A: No strong, general evidence supports the idea that whales permanently control broad markets. Analytics show whales can increase short-term volatility and that concentrated positions exist, but academic market-impact research and regulator guidance indicate long-term control requires additional, demonstrable mechanisms or manipulative acts.
Q: Can whales cause flash crashes or big short-term moves?
A: Yes — large transfers or concentrated selling in low-liquidity moments can trigger rapid price moves, order-book gaps, and liquidations; these are well-documented phenomena in both crypto and traditional markets. Such events are consistent with market-impact theory and on-chain analytics.
Q: How should I treat claims that “Whales control the market” when I see them online?
A: Treat the statement as a claim. Ask for (1) direct evidence of manipulative orders or intent, (2) time-stamped transaction traces linking a whale’s actions to sustained price levels after accounting for market-wide flows, and (3) corroborating regulatory or exchange findings. Absent that, concentration plus short-term correlation is not proof of control.

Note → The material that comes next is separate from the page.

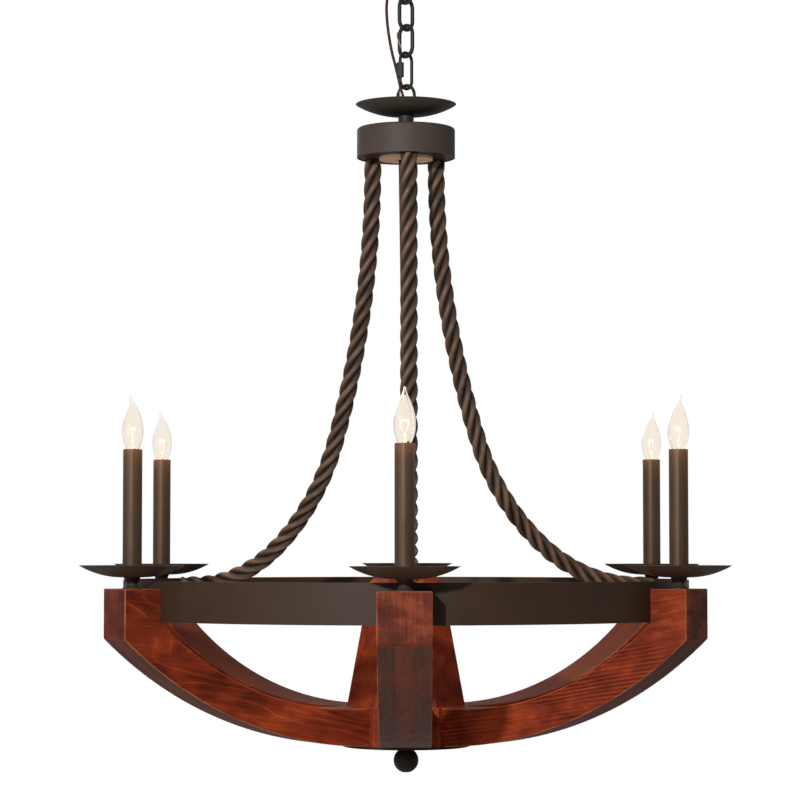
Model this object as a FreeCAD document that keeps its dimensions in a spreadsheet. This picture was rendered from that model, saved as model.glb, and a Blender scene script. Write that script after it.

Q: Is there consensus among experts?
A: No single consensus fully resolves the claim: analytics firms emphasize concentration and short-term volatility links, academics show large trades have measurable but often transient impact, and regulators require intent or deception to establish manipulation. These positions are complementary rather than identical, and where they conflict we note that differences stem from scope (microstructure vs. legal proof) and data/time windows.